** begin **

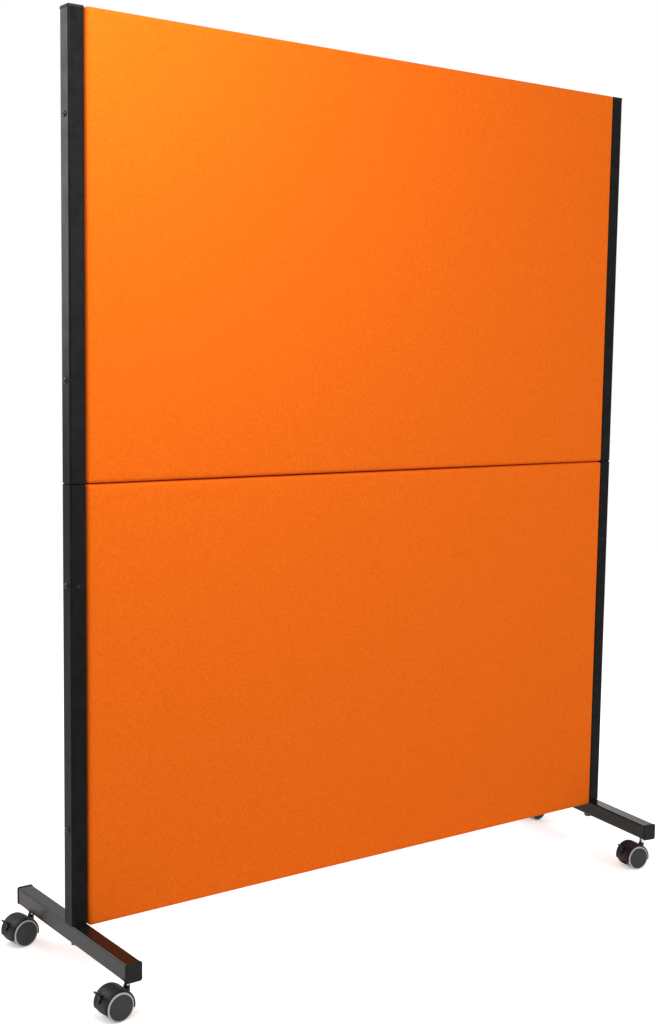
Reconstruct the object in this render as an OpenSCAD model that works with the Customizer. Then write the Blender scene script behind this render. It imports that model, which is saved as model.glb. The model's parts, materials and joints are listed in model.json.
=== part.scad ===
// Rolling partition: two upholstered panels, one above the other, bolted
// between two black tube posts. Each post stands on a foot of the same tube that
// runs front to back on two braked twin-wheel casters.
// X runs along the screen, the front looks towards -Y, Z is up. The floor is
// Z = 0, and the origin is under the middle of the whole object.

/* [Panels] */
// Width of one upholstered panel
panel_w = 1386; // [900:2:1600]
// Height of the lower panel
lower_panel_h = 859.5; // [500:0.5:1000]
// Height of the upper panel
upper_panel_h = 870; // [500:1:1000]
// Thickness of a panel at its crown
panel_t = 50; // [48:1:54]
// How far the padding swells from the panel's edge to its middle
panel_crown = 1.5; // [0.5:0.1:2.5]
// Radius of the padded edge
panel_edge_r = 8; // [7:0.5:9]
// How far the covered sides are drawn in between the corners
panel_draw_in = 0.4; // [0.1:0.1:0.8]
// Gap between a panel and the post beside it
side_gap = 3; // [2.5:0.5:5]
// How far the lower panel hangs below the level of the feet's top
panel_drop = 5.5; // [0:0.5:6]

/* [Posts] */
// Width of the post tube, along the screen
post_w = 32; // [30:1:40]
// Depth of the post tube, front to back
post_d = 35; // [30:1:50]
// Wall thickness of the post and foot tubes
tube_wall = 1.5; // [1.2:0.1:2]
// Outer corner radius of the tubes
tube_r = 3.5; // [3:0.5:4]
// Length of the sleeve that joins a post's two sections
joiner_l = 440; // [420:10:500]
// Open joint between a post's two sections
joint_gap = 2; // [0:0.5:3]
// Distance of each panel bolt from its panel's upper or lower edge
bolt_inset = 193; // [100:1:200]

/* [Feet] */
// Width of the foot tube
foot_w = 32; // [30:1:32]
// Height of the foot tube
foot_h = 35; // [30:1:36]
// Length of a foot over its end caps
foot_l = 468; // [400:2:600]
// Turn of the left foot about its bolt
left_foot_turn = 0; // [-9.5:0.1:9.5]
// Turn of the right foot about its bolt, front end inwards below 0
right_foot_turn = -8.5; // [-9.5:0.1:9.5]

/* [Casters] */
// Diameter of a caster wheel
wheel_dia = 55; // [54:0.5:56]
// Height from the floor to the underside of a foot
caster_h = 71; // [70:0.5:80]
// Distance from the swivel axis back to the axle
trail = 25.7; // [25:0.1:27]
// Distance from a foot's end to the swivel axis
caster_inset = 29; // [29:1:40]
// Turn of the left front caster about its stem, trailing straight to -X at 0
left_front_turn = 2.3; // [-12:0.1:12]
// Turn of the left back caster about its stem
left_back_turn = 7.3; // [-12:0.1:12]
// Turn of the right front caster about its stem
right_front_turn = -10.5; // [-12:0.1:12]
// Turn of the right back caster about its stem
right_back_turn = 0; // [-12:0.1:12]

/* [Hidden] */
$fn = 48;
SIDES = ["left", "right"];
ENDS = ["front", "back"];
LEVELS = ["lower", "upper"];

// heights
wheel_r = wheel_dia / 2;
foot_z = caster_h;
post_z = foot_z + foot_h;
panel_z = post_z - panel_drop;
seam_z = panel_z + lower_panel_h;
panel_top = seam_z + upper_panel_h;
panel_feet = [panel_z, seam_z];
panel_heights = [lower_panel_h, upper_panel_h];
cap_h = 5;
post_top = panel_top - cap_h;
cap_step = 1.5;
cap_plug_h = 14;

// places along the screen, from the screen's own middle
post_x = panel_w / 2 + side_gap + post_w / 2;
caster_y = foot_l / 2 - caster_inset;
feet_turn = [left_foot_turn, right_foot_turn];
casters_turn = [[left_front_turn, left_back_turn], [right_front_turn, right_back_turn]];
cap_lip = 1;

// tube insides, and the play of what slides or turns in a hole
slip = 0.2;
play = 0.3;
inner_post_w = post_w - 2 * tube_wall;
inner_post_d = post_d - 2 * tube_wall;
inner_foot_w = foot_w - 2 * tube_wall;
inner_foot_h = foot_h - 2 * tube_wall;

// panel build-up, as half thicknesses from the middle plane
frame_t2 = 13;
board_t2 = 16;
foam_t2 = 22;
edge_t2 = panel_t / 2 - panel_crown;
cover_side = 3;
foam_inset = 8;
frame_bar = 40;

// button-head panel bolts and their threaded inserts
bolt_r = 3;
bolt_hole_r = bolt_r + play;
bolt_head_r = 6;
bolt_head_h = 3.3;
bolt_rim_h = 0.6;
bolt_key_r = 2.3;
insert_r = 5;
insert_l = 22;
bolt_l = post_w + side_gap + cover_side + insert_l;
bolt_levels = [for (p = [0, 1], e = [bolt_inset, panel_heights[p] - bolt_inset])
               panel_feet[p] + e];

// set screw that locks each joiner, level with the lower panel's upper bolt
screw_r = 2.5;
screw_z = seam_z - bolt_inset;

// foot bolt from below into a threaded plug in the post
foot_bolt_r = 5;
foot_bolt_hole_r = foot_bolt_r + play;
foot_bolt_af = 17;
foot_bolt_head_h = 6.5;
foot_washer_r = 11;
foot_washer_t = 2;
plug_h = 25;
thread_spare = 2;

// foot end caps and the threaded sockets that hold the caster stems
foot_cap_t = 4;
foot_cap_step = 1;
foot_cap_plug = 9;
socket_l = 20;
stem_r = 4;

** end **
** begin **

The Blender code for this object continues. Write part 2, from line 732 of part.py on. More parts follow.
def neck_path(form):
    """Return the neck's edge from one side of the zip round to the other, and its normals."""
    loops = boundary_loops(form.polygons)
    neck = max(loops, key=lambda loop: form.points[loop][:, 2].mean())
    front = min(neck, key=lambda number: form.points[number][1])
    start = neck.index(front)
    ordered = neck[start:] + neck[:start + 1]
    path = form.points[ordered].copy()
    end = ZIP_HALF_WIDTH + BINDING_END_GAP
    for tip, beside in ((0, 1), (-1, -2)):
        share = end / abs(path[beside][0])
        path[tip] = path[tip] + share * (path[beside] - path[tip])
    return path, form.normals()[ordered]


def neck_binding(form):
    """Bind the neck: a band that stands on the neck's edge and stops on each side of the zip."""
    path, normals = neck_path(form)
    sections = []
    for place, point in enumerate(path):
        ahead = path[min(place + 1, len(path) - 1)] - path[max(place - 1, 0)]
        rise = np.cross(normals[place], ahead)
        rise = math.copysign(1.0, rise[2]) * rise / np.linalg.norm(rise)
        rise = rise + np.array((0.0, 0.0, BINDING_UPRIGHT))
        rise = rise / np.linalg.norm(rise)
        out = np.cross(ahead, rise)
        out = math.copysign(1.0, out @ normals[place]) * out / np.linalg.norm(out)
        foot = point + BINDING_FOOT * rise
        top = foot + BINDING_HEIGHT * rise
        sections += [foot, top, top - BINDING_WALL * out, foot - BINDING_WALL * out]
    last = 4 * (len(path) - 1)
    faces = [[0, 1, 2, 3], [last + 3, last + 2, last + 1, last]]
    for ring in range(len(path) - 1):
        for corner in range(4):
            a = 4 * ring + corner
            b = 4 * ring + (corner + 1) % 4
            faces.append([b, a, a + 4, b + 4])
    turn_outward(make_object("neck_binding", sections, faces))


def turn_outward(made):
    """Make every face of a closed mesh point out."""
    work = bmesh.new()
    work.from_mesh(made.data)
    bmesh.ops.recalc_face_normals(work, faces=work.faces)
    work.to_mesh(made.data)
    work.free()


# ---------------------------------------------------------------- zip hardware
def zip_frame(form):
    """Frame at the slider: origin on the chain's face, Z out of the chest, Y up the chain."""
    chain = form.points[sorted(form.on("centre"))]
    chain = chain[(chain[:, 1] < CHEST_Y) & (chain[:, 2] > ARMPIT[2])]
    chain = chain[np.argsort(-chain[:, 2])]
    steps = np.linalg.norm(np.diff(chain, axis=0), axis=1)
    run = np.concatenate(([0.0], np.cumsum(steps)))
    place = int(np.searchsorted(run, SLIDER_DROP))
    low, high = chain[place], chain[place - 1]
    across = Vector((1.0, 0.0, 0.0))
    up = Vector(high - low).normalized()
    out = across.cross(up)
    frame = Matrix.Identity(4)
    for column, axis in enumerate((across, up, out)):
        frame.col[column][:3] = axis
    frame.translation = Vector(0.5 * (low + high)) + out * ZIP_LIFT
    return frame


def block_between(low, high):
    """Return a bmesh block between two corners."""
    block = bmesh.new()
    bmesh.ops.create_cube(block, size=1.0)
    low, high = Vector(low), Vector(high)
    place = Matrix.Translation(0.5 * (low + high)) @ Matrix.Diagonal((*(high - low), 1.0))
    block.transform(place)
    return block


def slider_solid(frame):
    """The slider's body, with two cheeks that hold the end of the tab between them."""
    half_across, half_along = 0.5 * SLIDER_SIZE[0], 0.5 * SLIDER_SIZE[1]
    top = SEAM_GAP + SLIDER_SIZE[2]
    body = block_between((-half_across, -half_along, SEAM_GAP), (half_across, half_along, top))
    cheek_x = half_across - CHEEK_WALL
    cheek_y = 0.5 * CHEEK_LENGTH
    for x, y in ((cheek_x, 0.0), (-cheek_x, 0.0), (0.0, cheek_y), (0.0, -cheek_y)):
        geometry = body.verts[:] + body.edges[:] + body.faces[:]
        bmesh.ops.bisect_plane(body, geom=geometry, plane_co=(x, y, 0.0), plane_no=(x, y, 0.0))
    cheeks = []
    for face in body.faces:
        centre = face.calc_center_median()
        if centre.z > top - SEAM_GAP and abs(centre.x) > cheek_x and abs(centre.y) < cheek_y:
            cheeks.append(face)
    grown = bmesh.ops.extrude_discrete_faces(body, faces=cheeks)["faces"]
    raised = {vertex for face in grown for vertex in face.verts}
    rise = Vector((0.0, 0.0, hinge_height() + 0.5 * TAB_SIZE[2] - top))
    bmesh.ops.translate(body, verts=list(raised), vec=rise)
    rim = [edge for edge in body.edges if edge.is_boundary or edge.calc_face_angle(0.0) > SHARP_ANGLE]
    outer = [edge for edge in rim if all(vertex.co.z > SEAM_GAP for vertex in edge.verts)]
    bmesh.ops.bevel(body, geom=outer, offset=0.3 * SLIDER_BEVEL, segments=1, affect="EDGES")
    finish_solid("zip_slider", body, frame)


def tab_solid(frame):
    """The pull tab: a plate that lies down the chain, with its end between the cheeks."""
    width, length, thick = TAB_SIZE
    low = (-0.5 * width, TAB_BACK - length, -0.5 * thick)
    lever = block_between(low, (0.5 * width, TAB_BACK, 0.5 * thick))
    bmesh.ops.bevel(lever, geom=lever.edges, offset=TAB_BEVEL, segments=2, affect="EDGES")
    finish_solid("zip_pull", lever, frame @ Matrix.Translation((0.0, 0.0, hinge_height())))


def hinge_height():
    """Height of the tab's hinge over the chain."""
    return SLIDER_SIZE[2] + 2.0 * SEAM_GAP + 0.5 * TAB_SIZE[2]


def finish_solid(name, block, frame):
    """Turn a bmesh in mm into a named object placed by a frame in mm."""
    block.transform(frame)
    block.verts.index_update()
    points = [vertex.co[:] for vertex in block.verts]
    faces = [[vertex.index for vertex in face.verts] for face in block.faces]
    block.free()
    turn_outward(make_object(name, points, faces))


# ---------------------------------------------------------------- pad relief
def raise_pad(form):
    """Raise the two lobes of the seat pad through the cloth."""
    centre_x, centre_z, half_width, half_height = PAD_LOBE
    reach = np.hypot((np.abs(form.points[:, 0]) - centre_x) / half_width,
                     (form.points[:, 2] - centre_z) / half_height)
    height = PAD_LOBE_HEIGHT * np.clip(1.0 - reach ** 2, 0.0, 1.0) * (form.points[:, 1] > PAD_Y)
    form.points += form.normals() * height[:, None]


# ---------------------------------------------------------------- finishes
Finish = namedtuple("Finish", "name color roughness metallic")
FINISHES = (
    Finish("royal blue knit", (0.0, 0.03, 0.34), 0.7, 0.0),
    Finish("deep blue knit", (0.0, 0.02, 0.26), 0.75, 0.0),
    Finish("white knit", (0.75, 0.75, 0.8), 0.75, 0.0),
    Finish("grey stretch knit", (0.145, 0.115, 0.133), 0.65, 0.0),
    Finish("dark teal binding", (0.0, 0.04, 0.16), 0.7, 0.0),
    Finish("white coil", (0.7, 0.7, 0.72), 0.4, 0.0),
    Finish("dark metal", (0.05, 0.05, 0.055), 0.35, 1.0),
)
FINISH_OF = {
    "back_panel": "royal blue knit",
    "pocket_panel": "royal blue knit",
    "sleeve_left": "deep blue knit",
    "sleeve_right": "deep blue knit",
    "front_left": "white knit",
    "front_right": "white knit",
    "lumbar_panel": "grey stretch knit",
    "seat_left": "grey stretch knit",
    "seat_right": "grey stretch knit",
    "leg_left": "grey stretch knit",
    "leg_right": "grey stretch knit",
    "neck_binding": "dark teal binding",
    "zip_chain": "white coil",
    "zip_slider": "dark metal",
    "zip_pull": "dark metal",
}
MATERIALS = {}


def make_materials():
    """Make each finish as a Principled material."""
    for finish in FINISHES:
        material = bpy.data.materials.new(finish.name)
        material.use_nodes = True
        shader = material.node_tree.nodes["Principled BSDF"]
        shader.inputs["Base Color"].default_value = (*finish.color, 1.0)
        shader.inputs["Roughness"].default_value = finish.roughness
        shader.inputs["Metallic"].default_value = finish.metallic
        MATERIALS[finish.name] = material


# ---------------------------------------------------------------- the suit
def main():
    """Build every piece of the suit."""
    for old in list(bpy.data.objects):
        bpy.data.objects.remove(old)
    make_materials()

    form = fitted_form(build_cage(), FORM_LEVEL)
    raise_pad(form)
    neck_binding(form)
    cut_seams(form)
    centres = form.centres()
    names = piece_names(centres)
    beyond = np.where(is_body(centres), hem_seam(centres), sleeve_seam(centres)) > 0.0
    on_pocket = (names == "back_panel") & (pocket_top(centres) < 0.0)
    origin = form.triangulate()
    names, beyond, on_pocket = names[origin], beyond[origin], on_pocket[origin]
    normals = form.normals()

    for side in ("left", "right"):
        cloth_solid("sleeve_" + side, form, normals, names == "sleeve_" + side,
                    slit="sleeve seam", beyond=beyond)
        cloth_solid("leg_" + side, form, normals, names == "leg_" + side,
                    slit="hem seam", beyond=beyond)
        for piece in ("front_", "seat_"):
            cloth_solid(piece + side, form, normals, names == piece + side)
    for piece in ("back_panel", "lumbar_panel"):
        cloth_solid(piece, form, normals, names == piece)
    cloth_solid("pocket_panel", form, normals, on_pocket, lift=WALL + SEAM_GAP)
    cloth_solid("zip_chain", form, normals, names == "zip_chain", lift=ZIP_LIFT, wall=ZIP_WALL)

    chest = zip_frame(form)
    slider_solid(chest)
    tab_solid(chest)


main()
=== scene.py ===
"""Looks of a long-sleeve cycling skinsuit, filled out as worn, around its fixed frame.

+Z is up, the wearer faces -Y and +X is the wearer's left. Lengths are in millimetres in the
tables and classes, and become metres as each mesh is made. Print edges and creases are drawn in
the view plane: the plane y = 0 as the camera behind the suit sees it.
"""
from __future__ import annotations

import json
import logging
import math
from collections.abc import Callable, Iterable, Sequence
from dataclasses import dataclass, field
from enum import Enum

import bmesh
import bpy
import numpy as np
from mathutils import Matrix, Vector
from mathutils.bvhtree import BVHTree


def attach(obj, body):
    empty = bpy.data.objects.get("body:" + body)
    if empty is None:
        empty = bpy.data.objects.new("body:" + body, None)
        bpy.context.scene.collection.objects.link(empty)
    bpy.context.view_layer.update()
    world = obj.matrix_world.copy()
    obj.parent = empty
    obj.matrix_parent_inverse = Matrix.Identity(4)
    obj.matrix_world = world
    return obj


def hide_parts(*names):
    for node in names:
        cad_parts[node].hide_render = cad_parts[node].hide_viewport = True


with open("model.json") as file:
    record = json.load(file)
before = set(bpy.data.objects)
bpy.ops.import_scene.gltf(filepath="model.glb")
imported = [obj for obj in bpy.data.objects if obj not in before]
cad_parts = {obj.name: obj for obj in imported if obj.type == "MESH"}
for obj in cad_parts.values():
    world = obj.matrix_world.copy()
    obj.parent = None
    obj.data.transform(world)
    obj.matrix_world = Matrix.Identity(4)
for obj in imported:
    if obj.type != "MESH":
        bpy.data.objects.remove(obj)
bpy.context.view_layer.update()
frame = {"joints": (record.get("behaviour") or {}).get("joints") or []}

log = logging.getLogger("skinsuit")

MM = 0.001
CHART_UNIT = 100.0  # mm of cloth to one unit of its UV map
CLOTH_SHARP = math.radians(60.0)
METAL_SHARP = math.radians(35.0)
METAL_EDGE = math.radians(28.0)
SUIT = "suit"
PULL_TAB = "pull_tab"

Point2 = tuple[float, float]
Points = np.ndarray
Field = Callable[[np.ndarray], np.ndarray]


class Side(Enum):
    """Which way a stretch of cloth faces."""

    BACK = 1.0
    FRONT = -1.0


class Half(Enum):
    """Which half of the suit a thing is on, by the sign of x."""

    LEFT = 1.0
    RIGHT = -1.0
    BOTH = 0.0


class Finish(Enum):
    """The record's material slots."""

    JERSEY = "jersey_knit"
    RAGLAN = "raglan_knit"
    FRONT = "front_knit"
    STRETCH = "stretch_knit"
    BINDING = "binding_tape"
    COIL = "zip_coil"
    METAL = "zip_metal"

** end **
** begin **

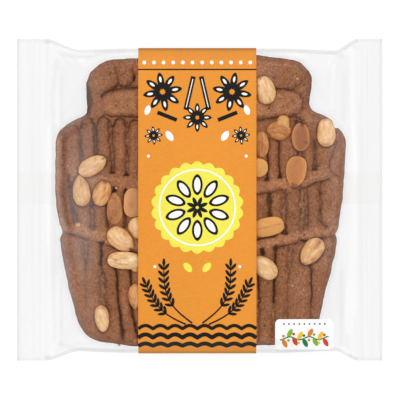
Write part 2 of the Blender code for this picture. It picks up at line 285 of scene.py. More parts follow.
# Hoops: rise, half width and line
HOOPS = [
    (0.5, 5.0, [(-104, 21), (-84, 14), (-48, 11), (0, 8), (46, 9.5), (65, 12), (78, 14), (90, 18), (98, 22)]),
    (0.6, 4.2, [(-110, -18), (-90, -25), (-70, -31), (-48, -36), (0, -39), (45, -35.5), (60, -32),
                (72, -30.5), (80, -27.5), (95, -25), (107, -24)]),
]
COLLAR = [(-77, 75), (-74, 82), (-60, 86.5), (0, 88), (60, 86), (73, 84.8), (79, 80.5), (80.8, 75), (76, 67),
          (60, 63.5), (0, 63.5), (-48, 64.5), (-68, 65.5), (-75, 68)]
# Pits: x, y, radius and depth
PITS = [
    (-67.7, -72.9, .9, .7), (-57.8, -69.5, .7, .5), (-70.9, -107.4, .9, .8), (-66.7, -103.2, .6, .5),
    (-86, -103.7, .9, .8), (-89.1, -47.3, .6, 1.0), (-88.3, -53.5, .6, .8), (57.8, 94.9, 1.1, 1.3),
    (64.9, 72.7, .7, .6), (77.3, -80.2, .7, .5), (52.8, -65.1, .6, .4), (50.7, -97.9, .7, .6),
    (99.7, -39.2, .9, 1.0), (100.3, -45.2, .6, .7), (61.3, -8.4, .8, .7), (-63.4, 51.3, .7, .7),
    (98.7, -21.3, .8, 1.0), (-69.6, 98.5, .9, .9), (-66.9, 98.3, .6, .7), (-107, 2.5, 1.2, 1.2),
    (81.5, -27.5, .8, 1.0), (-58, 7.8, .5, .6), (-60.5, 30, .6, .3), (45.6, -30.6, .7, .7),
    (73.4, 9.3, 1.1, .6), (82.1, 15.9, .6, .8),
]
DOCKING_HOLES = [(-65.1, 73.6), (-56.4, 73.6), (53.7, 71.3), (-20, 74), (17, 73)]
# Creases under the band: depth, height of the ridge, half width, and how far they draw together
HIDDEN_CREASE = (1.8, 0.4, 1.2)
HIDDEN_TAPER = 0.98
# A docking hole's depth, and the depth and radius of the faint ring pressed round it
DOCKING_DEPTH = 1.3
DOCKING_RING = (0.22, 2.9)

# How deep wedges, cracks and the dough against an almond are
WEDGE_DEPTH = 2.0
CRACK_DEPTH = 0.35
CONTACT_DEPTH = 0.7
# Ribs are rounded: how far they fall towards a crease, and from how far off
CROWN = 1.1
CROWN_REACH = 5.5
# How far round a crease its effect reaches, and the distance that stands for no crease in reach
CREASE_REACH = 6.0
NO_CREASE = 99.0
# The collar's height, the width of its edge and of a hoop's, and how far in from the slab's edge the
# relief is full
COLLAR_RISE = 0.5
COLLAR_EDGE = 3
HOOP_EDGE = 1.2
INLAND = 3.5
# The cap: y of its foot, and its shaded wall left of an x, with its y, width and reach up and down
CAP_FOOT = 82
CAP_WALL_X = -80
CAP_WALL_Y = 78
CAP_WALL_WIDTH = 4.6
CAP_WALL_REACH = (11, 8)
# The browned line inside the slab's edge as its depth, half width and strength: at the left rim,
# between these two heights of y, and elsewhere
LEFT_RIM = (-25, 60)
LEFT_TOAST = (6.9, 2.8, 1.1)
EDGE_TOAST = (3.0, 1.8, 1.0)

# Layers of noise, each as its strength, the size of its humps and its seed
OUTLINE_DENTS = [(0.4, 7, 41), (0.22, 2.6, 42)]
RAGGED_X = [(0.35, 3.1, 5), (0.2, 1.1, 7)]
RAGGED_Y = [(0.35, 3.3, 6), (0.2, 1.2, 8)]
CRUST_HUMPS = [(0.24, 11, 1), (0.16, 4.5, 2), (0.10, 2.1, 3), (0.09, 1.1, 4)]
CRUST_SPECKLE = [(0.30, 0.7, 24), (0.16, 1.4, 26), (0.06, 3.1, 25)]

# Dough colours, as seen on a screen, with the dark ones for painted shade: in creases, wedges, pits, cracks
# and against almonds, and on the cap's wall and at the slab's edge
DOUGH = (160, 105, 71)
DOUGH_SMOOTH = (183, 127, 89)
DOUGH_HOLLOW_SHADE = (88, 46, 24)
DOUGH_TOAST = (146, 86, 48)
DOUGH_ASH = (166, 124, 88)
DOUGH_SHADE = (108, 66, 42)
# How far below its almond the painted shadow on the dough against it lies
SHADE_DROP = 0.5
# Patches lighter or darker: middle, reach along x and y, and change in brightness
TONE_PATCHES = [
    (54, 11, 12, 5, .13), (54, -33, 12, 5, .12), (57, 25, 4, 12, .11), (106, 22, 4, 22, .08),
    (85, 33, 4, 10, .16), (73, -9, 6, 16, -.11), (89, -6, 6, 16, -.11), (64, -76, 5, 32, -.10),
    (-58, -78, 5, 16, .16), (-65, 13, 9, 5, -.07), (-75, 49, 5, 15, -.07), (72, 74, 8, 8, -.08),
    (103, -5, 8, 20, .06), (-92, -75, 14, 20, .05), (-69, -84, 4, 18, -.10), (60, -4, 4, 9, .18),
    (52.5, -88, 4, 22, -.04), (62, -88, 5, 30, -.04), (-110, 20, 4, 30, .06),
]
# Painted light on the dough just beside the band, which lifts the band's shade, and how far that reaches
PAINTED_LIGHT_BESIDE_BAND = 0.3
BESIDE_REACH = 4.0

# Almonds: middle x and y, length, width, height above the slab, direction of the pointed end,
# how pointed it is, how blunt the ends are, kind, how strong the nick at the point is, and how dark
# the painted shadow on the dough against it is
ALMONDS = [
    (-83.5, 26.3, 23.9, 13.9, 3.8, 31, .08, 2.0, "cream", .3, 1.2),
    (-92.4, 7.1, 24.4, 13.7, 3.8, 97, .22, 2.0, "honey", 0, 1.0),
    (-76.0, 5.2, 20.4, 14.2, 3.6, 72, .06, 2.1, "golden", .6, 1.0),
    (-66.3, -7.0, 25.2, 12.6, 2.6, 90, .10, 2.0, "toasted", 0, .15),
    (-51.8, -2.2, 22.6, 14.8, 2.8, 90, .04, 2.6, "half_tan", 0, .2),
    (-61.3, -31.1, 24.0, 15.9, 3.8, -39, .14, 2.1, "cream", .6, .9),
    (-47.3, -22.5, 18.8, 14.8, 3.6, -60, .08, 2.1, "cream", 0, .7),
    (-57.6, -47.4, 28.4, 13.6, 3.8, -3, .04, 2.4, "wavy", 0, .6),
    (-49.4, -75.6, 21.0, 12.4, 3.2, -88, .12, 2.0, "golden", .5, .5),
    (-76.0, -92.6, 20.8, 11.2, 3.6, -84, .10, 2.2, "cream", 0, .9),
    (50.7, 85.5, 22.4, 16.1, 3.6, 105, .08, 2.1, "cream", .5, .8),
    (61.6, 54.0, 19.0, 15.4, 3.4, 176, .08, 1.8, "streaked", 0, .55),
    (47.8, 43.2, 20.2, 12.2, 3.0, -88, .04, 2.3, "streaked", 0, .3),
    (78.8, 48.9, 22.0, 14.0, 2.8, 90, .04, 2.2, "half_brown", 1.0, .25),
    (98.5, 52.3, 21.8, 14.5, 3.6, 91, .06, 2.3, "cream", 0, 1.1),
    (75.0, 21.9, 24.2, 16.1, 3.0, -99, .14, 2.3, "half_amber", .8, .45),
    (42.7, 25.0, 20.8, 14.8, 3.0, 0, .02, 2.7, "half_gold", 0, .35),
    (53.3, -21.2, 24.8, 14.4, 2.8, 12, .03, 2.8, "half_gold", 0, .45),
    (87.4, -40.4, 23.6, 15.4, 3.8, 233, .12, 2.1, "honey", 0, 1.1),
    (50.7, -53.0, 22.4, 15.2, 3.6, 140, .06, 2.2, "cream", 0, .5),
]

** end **

Repeat exactly the lines from the one containing "Reconstruct the object" to the one containing "the whole object.", both lines included, and nothing else.

Reconstruct the object in this render as an OpenSCAD model that works with the Customizer. Then write the Blender scene script behind this render. It imports that model, which is saved as model.glb. The model's parts, materials and joints are listed in model.json.
=== part.scad ===
// Rolling partition: two upholstered panels, one above the other, bolted
// between two black tube posts. Each post stands on a foot of the same tube that
// runs front to back on two braked twin-wheel casters.
// X runs along the screen, the front looks towards -Y, Z is up. The floor is
// Z = 0, and the origin is under the middle of the whole object.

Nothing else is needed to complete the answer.